In a letter to legislators, Winn Collins, president of the Wisconsin District Attorneys Association, echoed that sentiment, and added: “Passage of this legislation may also increase the workload of the Wisconsin State Crime Laboratories and it will certainly increase the cost counties incur in their role of providing our offices with the financial support necessary to procure expert witnesses.”
Wetlands Protections to Be Dropped
And no allegedly pro-business session would be complete without the weakening of environmental protections. Although a formal bill hasn’t been introduced as of this writing, Walker’s executive order includes language that exempts some wetlands from regulation.

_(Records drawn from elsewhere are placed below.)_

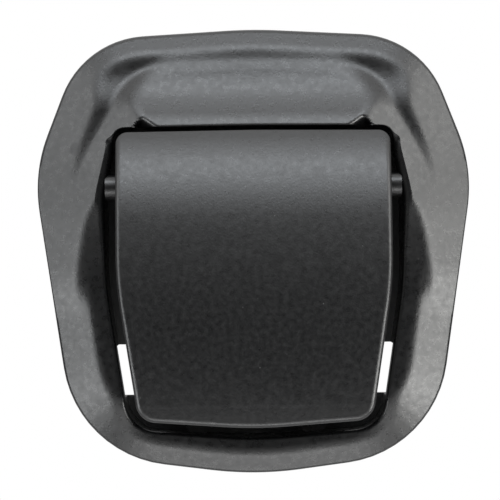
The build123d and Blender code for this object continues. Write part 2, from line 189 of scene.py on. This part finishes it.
class Shader:
    """A material's node tree, built up call by call."""

    def __init__(self, name):
        self.material = bpy.data.materials.new(name)
        self.material.use_nodes = True
        self.nodes = self.material.node_tree.nodes
        self.links = self.material.node_tree.links
        self.body = self.nodes["Principled BSDF"]
        self.place = self.nodes.new("ShaderNodeTexCoord").outputs["Object"]

    def feed(self, socket, value):
        if isinstance(value, bpy.types.NodeSocket):
            self.links.new(value, socket)
        else:
            socket.default_value = value

    def noise(self, size, detail=2.0, rough=0.5, stretch=None):
        """Noise whose largest bumps are about this size in metres."""
        node = self.nodes.new("ShaderNodeTexNoise")
        node.inputs["Scale"].default_value = 1 / size
        node.inputs["Detail"].default_value = detail
        node.inputs["Roughness"].default_value = rough
        place = self.place
        if stretch:
            mapping = self.nodes.new("ShaderNodeMapping")
            mapping.inputs["Scale"].default_value = stretch
            self.links.new(place, mapping.inputs["Vector"])
            place = mapping.outputs["Vector"]
        self.links.new(place, node.inputs["Vector"])
        return node.outputs["Fac"]

    def spots(self, size):
        """Distance to the nearest of many scattered points, in cells of this size."""
        node = self.nodes.new("ShaderNodeTexVoronoi")
        node.inputs["Scale"].default_value = 1 / size
        self.links.new(self.place, node.inputs["Vector"])
        return node.outputs["Distance"]

    def remap(self, value, low, high, to_low=0.0, to_high=1.0):
        node = self.nodes.new("ShaderNodeMapRange")
        self.feed(node.inputs["Value"], value)
        node.inputs["From Min"].default_value = low
        node.inputs["From Max"].default_value = high
        node.inputs["To Min"].default_value = to_low
        node.inputs["To Max"].default_value = to_high
        return node.outputs["Result"]

    def math(self, operation, first, second=0.0):
        node = self.nodes.new("ShaderNodeMath")
        node.operation = operation
        self.feed(node.inputs[0], first)
        self.feed(node.inputs[1], second)
        return node.outputs["Value"]

    def blend(self, amount, first, second):
        node = self.nodes.new("ShaderNodeMix")
        node.data_type = "RGBA"
        self.feed(node.inputs["Factor"], amount)
        self.feed(node.inputs["A"], first)
        self.feed(node.inputs["B"], second)
        return node.outputs["Result"]

    def near(self, point, inner, outer):
        """1 within one distance of a point, 0 beyond another."""
        node = self.nodes.new("ShaderNodeVectorMath")
        node.operation = "DISTANCE"
        self.links.new(self.place, node.inputs[0])
        node.inputs[1].default_value = point
        return self.remap(node.outputs["Value"], inner, outer, 1.0, 0.0)

    def edges(self, low, high):
        """1 on sharp outer edges, 0 on flats."""
        node = self.nodes.new("ShaderNodeNewGeometry")
        return self.remap(node.outputs["Pointiness"], low, high)

    def bump(self, height, depth, strength=1.0, below=None):
        node = self.nodes.new("ShaderNodeBump")
        node.inputs["Strength"].default_value = strength
        node.inputs["Distance"].default_value = depth
        self.links.new(height, node.inputs["Height"])
        if below:
            self.links.new(below, node.inputs["Normal"])
        return node.outputs["Normal"]

    def finish(self, colour, roughness, normal=None, metallic=0.0, specular=0.5):
        self.feed(self.body.inputs["Base Color"], colour)
        self.feed(self.body.inputs["Roughness"], roughness)
        self.body.inputs["Metallic"].default_value = metallic
        self.body.inputs["Specular IOR Level"].default_value = specular
        if normal:
            self.links.new(normal, self.body.inputs["Normal"])
        return self.material


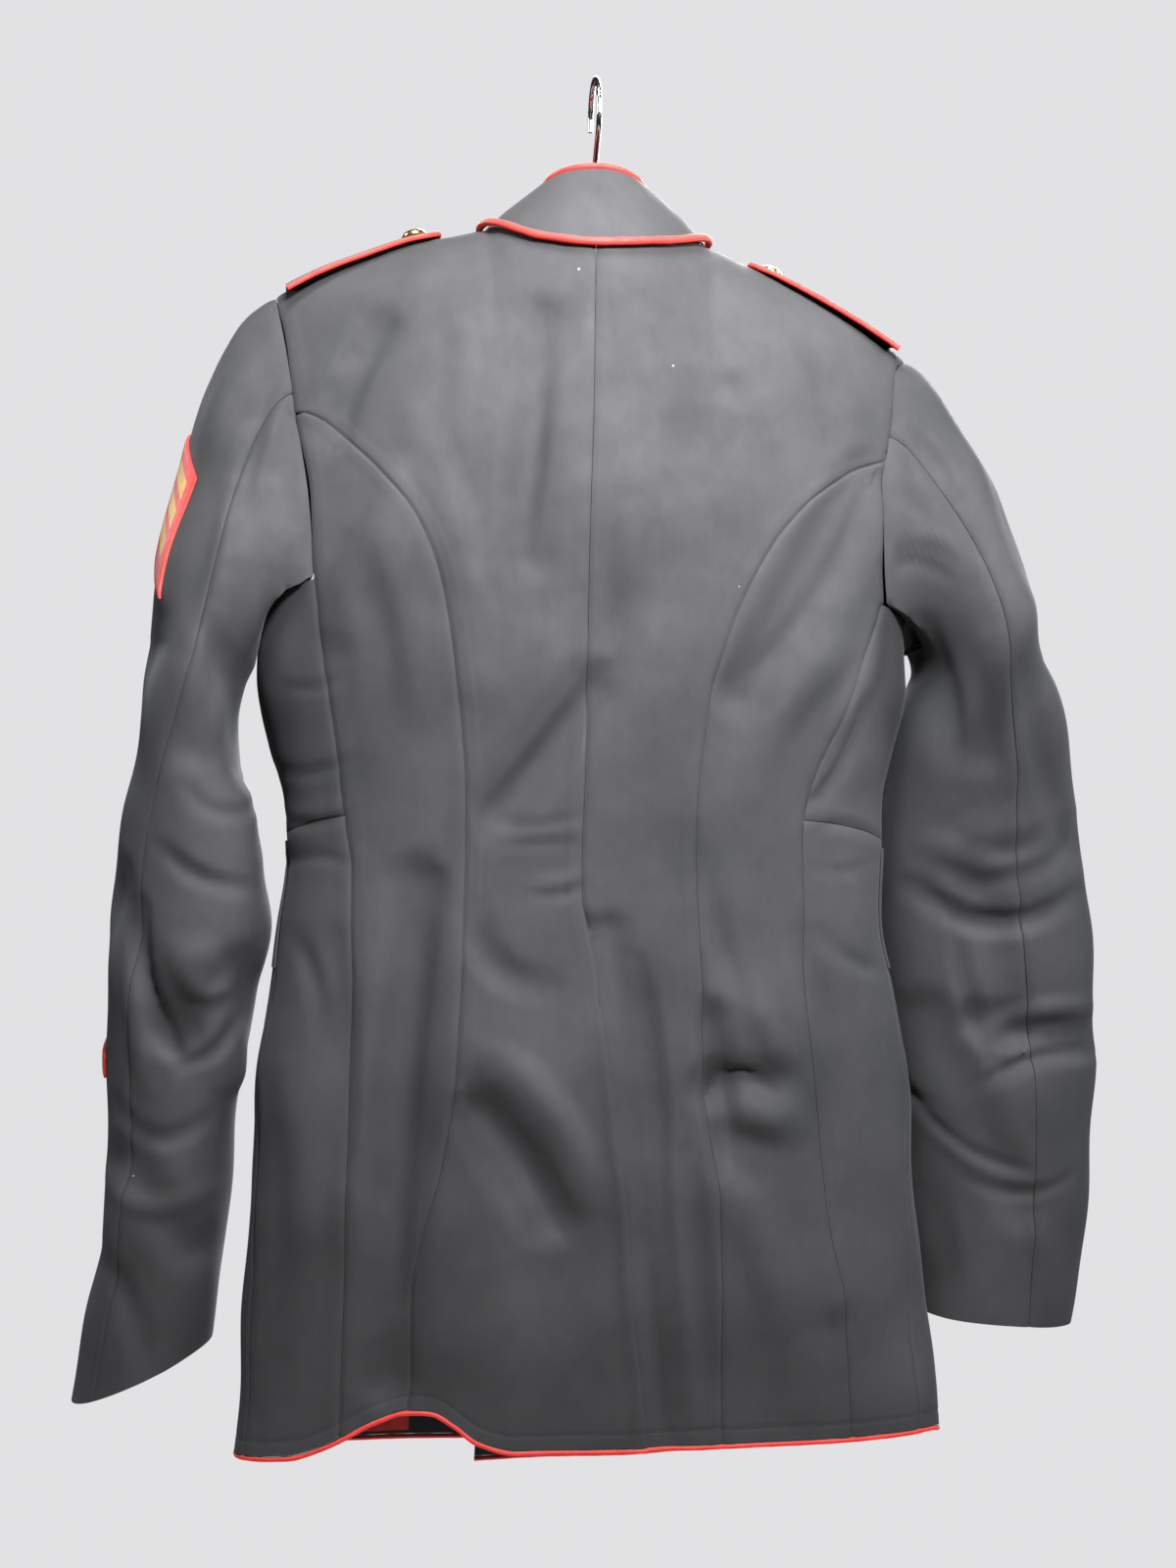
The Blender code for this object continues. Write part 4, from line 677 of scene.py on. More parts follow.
def shell(name, outer, inner, material):
    """Cloth between two grids of points, with its edges closed."""
    rows, columns = outer.shape[:2]
    shift = rows * columns
    points = np.concatenate([outer.reshape(-1, 3), inner.reshape(-1, 3)])
    front = grid_quads(rows, columns)
    back = grid_quads(rows, columns, shift)[:, ::-1]
    loop = list(range(columns)) + [i * columns + columns - 1 for i in range(1, rows)]
    loop += list(range(rows * columns - 2, (rows - 1) * columns - 1, -1))
    loop += [i * columns for i in range(rows - 2, 0, -1)]
    loop = np.array(loop)
    following = np.roll(loop, -1)
    rim = np.stack([following, loop, loop + shift, following + shift], axis=-1)
    return add_mesh(name, points, np.concatenate([front, back, rim]), material)


def lengths_along(points, axis):
    """Distance along a grid's rows or columns from its first point."""
    steps = np.linalg.norm(np.diff(points, axis=axis), axis=-1)
    start = np.zeros_like(np.take(steps, [0], axis=axis))
    return np.concatenate([start, np.cumsum(steps, axis=axis)], axis=axis)


def line_lengths(line):
    """Distance along a line of points from its first one."""
    return np.concatenate([[0], np.cumsum(np.linalg.norm(np.diff(line, axis=0), axis=1))])


def seam_relief(points, seams):
    """Height of the cloth beside the named edges: turned in at the seam, raised over its turnings."""
    across, down = lengths_along(points, 1), lengths_along(points, 0)
    away = {"left": across, "right": across[:, -1:] - across, "top": down, "bottom": down[-1:] - down}
    height = np.zeros(across.shape)
    for side in seams:
        height -= SEAM_TURN * np.exp(-(away[side] / SEAM_TURN_WIDTH) ** 2)
        height += SEAM_BAND * smoothstep((SEAM_BAND_WIDTH + 1 - away[side]) / 2)
    return height


def stitch_groove(points, rise):
    """Height of the cloth round a line of stitches that runs at a distance above a grid's bottom edge."""
    down = lengths_along(points, 0)
    return -STITCH_GROOVE * np.exp(-(((down[-1:] - down) - rise) / STITCH_GROOVE_WIDTH) ** 2)


def draw_in(points, gap, sides):
    """Moves the named edges of a grid inward, so that neighbours stay a seam apart."""
    moved = points.copy()
    edges = {"left": (np.s_[:, 0], np.s_[:, 1]), "right": (np.s_[:, -1], np.s_[:, -2]),
             "top": (np.s_[0], np.s_[1]), "bottom": (np.s_[-1], np.s_[-2])}
    for side in sides:
        edge, inside = edges[side]
        step = points[inside] - points[edge]
        length = np.maximum(np.linalg.norm(step, axis=-1, keepdims=True), 1e-6)
        moved[edge] = moved[edge] + step / length * np.minimum(gap, 0.4 * length)
    return moved


def edge_shares(width, step=GRID_STEP):
    """Shares of a width, even in its middle and close together at both ends, where the seams are."""
    close = np.array([0, 0.7, 1.5, 2.6, 4.2, 6.4, 9.0, 11.0]) / width
    count = max(2, round((width - 22) / step))
    middle = np.linspace(close[-1], 1 - close[-1], count + 1)[1:-1]
    return np.concatenate([close, middle, 1 - close[::-1]])


def spread(first, last, width):
    """Angles of a grid, each row going from first to last."""
    return first[:, None] + (last - first)[:, None] * edge_shares(width)


def body_heights(angle, points, row):
    """Height of the creases on the body's cloth at grid points."""
    turn = np.radians(angle)
    x, z = points[..., 0], points[..., 2]
    settled = smoothstep((row + 0.97) * 8)
    back = crease_height(BODY_CREASES, x, z) * smoothstep(np.cos(turn) * 3)
    sides = crease_height(SIDE_CREASES, x, z) * smoothstep(np.cos(turn) * 4 + 0.6)
    front = crease_height(FRONT_CREASES, x, z) * smoothstep(-np.cos(turn) * 3)
    return (back + sides + front + ripple_height(points)) * settled


def cloth_panel(node, rows, angles, seams, gaps, under=False, hem=False):
    """One panel of the body as cloth, in place of the CAD node."""
    row = np.broadcast_to(rows[:, None], angles.shape)
    base = draw_in(body_point(angles, row, under), SEAM_GAP / 2, gaps)
    normals = body_normal(angles, row, under)
    relief = body_heights(angles, base, row)
    outer = base + normals * (relief + seam_relief(base, seams))[..., None]
    if hem:
        outer = outer + normals * stitch_groove(base, HEM_STITCH_RISE)[..., None]
    inner = base + normals * (relief - CLOTH)[..., None]
    piece = shell("cloth_" + node, outer, inner, MATERIALS["wool"])
    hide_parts(node)
    line = base[-1] - normals[-1] * CLOTH / 2 + relief[-1][:, None] * normals[-1]
    if hem:
        add_stitches("hem_stitches_" + node, stitch_line(outer, HEM_STITCH_RISE), normals[-1])
    return line


def cut_of(grid):
    """Width, length and area of a panel laid flat, in metres, measured along its surface."""
    width = lengths_along(grid, 1)[:, -1].max()
    length = lengths_along(grid, 0)[-1].max()
    down = grid[1:] - grid[:-1]
    across = grid[:, 1:] - grid[:, :-1]
    cells = np.linalg.norm(np.cross(down[:, :-1], across[:-1]), axis=-1)
    return float(width) * MM, float(length) * MM, float(cells.sum()) * MM * MM


def stitch_line(points, rise):
    """Points on a grid's face at a distance above its bottom edge, one for each column."""
    down = lengths_along(points, 0)
    line = []
    for j in range(points.shape[1]):
        above = down[-1, j] - down[:, j]
        line.append([np.interp(rise, above[::-1], points[::-1, j, k]) for k in range(3)])
    return np.array(line)


def add_stitches(name, line, outward):
    """Short threads along a line of points, end to end with small gaps."""
    steps = line_lengths(line)
    count = int(steps[-1] / STITCH_PITCH)
    starts = (np.arange(count) + 0.15) * STITCH_PITCH
    points, quads = [], []
    ring = np.radians([45, 135, 225, 315])
    for start in starts:
        ends = [np.array([np.interp(start + shift, steps, line[:, k]) for k in range(3)])
                for shift in (0, STITCH_LENGTH)]
        out = np.array([np.interp(start, steps, outward[:, k]) for k in range(3)])
        way = unit(ends[1] - ends[0])
        across = unit(np.cross(way, out))
        first = len(points)
        for share in (0.0, 0.25, 0.75, 1.0):
            thick = STITCH_RADIUS * (1.0 if 0 < share < 1 else 0.35)
            middle = ends[0] + (ends[1] - ends[0]) * share + out * (0.1 if 0 < share < 1 else -0.1)
            points += [middle + across * thick * math.cos(a) + out * thick * math.sin(a) for a in ring]
        quads.append(grid_quads(4, 4, first, True))
        quads.append(np.array([[first + 3, first + 2, first + 1, first],
                               [first + 12, first + 13, first + 14, first + 15]]))
    piece = add_mesh(name, points, np.concatenate(quads), MATERIALS["thread"])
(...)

Anne Sayers, program director for the nonpartisan Wisconsin League of Conservation Voters, said Walker may be trying to remove state protections for isolated wetlands enacted in 2001 to counter President Bush’s moves to open up these environmentally fragile areas. In fact, the legislation was so popular that it passed both houses of the state Legislature unanimouslywhich included, interestingly, then-state Rep. Scott Walker.
Sayers said removing these protections could result in paving over and filling wetlands, more flooded basements, fewer areas for duck and game hunting and increased costs for water treatment.
“It sounds like we’re headed back to 2001,” Sayers said.